George A. Romero has never been a fan of The Walking Dead TV show and has claimed that the show is stopping him from getting his own zombie movies financed. Romero kicked off the sub-genre in the late 60s with the seminal Night of the Living Dead and then followed it up with Dawn and Day of the Dead. His trilogy were not just horror films, but critiques of the nuclear family, rampant consumerism and American militarism.

Now, following his less well-received Land, Diary and Survival of the Dead films, Romero blames The Walking Dead for not being able to get another zombie film financed. But is that really fair?
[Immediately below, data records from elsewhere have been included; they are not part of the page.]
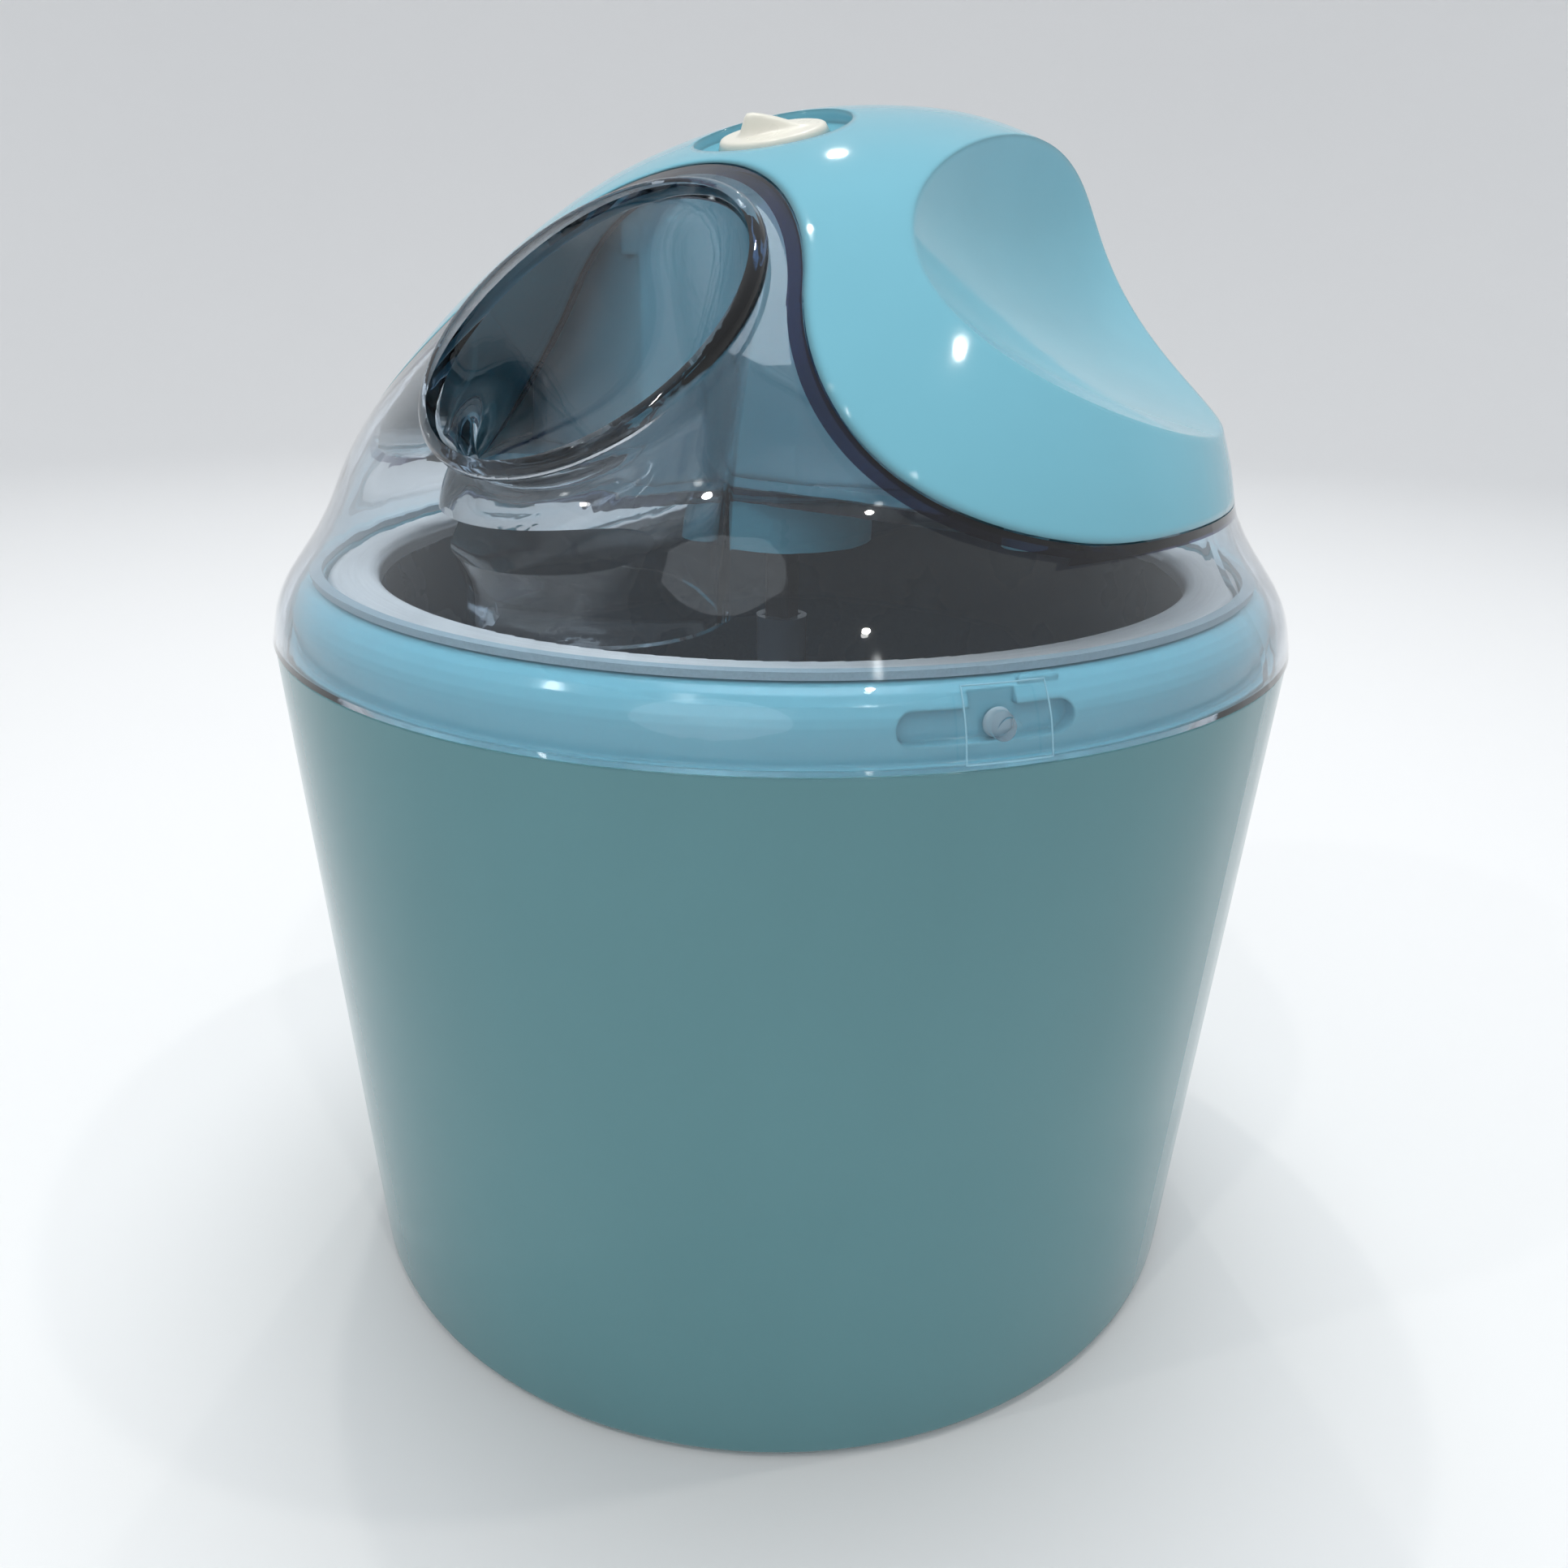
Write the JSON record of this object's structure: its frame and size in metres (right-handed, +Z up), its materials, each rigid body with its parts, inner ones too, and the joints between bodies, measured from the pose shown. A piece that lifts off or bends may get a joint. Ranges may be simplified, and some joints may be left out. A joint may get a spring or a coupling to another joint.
{
  "type": "ice cream maker",
  "caption": "Countertop ice cream maker: tapered bucket with a freezer bowl, clear domed bayonet lid with feed chute, and a lift-off motor unit driving a paddle.",
  "frame": {"origin": "table level under the middle of the bucket", "axes": "+Z up, chute towards -Y, +X to the right of someone facing the chute"},
  "size_m": [0.232, 0.232, 0.2693],
  "materials": {
    "aqua_shell": "glossy aqua blue moulding",
    "aqua_collar": "glossy lighter aqua moulding",
    "smoke_clear": "clear smoked plastic",
    "seal_clear": "translucent silicone",
    "satin_rim": "satin rolled edge",
    "bowl_grey": "dark satin hard coat",
    "bowl_skin": "plain moulded",
    "gel": "sealed cooling liquid",
    "rubber_grey": "soft matt",
    "cream": "satin cream moulding",
    "steel": "turned",
    "bronze": "sintered bronze",
    "copper": "enamelled winding",
    "gear_white": "acetal",
    "black_plastic": "moulded",
    "paddle_clear": "smoky clear moulding"
  },
  "bodies": {
    "base": {"outer_bucket": "aqua_shell", "collar_ring": "aqua_collar", "rubber_feet": "rubber_grey"},
    "bowl": {"bowl_rim": "satin_rim", "bowl_inner": "bowl_grey", "bowl_outer": "bowl_skin", "bowl_plug": "rubber_grey", "bowl_gasket": "rubber_grey", "coolant_gel": "gel"},
    "seal": {"lid_seal": "seal_clear"},
    "lid": {"lid_shell": "smoke_clear"},
    "paddle": {"paddle": "paddle_clear"},
    "motor_unit": {"motor_cover": "aqua_shell", "motor_base": "aqua_collar", "output_bush": "bronze", "cover_screws": "steel", "gear_plate": "steel", "plate_screws": "steel", "idler_axle": "steel", "motor_can": "steel", "motor_bushes": "bronze", "pole_ring": "steel", "stator_coil": "copper", "terminal_block": "gear_white", "cord_gland": "rubber_grey", "switch_body": "black_plastic"},
    "output": {"output_shaft": "black_plastic", "output_gear": "gear_white"},
    "idler": {"idler_gear": "gear_white"},
    "rotor": {"rotor_shaft": "steel", "rotor_core": "rubber_grey", "rotor_pinion": "gear_white"},
    "knob": {"knob": "cream", "switch_shaft": "steel"}
  },
  "joints": [
    {"name": "bowl_lift", "type": "slide", "parent": "base", "child": "bowl", "axis": [0, 0, 1], "range_m": [0, 0.16]},
    {"name": "lid_turn", "type": "hinge", "parent": "bowl", "child": "seal", "pos_m": [0, 0, 0.1615], "axis": [0, 0, 1], "range_deg": [-7.8, 5.9]},
    {"name": "lid_lift", "type": "slide", "parent": "seal", "child": "lid", "axis": [0, 0, 1], "range_m": [0, 0.14]},
    {"name": "motor_lift", "type": "slide", "parent": "lid", "child": "motor_unit", "axis": [0, 0, 1], "range_m": [0, 0.06]},
    {"name": "paddle_spin", "type": "hinge", "parent": "lid", "child": "paddle", "pos_m": [0, 0, 0.1], "axis": [0, 0, 1], "continuous": true},
    {"name": "output_spin", "type": "hinge", "parent": "motor_unit", "child": "output", "pos_m": [0, 0, 0.19], "axis": [0, 0, 1], "continuous": true},
    {"name": "idler_spin", "type": "hinge", "parent": "motor_unit", "child": "idler", "pos_m": [0.02252, 0.013, 0.2], "axis": [0, 0, 1], "continuous": true},
    {"name": "rotor_spin", "type": "hinge", "parent": "motor_unit", "child": "rotor", "pos_m": [0, 0.026, 0.22], "axis": [0, 0, 1], "continuous": true},
    {"name": "knob_turn", "type": "hinge", "parent": "motor_unit", "child": "knob", "pos_m": [0, -0.0063, 0.26236], "axis": [0, -0.2924, 0.9563], "range_deg": [0, 90]}
  ],
  "couplings": [
    {"joint": "output_spin", "follows": "paddle_spin", "ratio": 1},
    {"joint": "idler_spin", "follows": "paddle_spin", "ratio": -3.3333},
    {"joint": "rotor_spin", "follows": "paddle_spin", "ratio": 11.111}
  ]
}
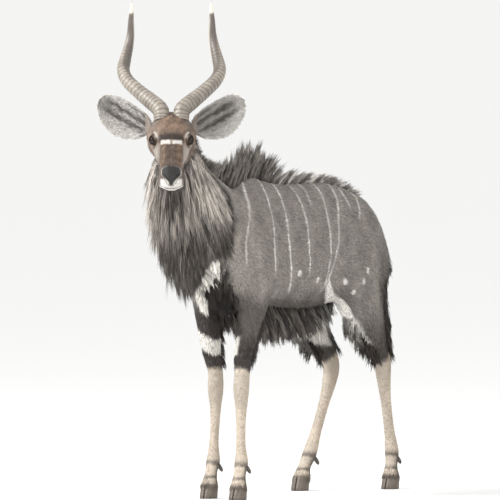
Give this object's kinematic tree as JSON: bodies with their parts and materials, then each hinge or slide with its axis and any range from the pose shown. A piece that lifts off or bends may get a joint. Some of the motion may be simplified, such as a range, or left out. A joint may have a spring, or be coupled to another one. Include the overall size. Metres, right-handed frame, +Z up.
{
  "type": "bull nyala antelope, life-size standing model",
  "caption": "Life-size still model of a standing male antelope with spiral horns, long mane, back crest and belly fringe, head turned to its left.",
  "frame": {"origin": "centre of the bounding box's underside, on the floor between the feet", "axes": "+Z up, the trunk points along -Y, the animal's own left is +X, the head is turned 30 degrees to its left"},
  "size_m": [0.4898, 1.5586, 1.6724],
  "materials": {
    "face_hair": "short hair",
    "dark_hair": "long coarse hair",
    "body_hair": "short hair with pale stripes",
    "shank_hair": "short sleek hair",
    "ear_hair": "thin hair over skin",
    "eye": "wet gloss",
    "horn": "ringed horn with pale tips",
    "hoof": "dark horn"
  },
  "bodies": {
    "root": {"head": "face_hair", "neck": "dark_hair", "trunk": "body_hair", "tail": "dark_hair", "ear_left": "ear_hair", "ear_right": "ear_hair", "eye_left": "eye", "eye_right": "eye", "horn_left": "horn", "horn_right": "horn", "fore_left_upper_leg": "dark_hair", "fore_left_lower_leg": "shank_hair", "fore_left_hoof_left": "hoof", "fore_left_hoof_right": "hoof", "fore_left_dewclaw_left": "hoof", "fore_left_dewclaw_right": "hoof", "fore_right_upper_leg": "dark_hair", "fore_right_lower_leg": "shank_hair", "fore_right_hoof_left": "hoof", "fore_right_hoof_right": "hoof", "fore_right_dewclaw_left": "hoof", "fore_right_dewclaw_right": "hoof", "hind_left_upper_leg": "dark_hair", "hind_left_lower_leg": "shank_hair", "hind_left_hoof_left": "hoof", "hind_left_hoof_right": "hoof", "hind_left_dewclaw_left": "hoof", "hind_left_dewclaw_right": "hoof", "hind_right_upper_leg": "dark_hair", "hind_right_lower_leg": "shank_hair", "hind_right_hoof_left": "hoof", "hind_right_hoof_right": "hoof", "hind_right_dewclaw_left": "hoof", "hind_right_dewclaw_right": "hoof"}
  },
  "joints": []
}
Land of the Dead made over $46 million from a $15 million budget, but Diary of the Dead only made a paltry $5 million and came across a little like your Granddad getting angry about the amount of time you spend taking pictures on your mobile phone. Survival of the Dead fared even worse, making just over $140,000 from a $4 million budget. That’s a hell of a loss and probably a much bigger reason that financiers aren’t queuing up to throw money at Romero to milk his ‘Dead’ series any further.

But speaking of milking a series until it runs dry, Halloween director John Carpenter believes that it is The Walking Dead that is doing all the milking, not Romero. Speaking to Marc Maron on the WTF Podcast, Carpenter said ‘[The Walking Dead] was a movie that George Romero made back in 1968. And they have milked that, and they are still milking it’.

It’s interesting to note that The Walking Dead’s comic creator Robert Kirkman has also tried to distance himself from Romero’s films recently by stating that the reason the word ‘zombie’ is never used in his show is that ‘no one inside The Walking Dead has seen a [George Romero] movie, so they can’t get the rules from that’.

It can’t be denied that Romero has been a huge influence on Kirkman, but neither can it be denied that the quality of Romero’s films has dipped badly since his original trilogy. To be fair to Kirkman and The Walking Dead, Romero also mentions World War Z and its $190 million budget as having a negative impact on his chances of getting a small, independently financed and ‘sociopolitical’ zombie movie made.

When you consider that World War Z took made over $500 million, it’s not surprising that Hollywood is looking to make big, dumb, action-packed and star-studded zombie movies now. So enjoy The Walking Dead’s low-key character drama while it lasts. It’s only a matter of time before some suit demands that the show needs more action, more zombies and Johnny Depp hanging off a helicopter.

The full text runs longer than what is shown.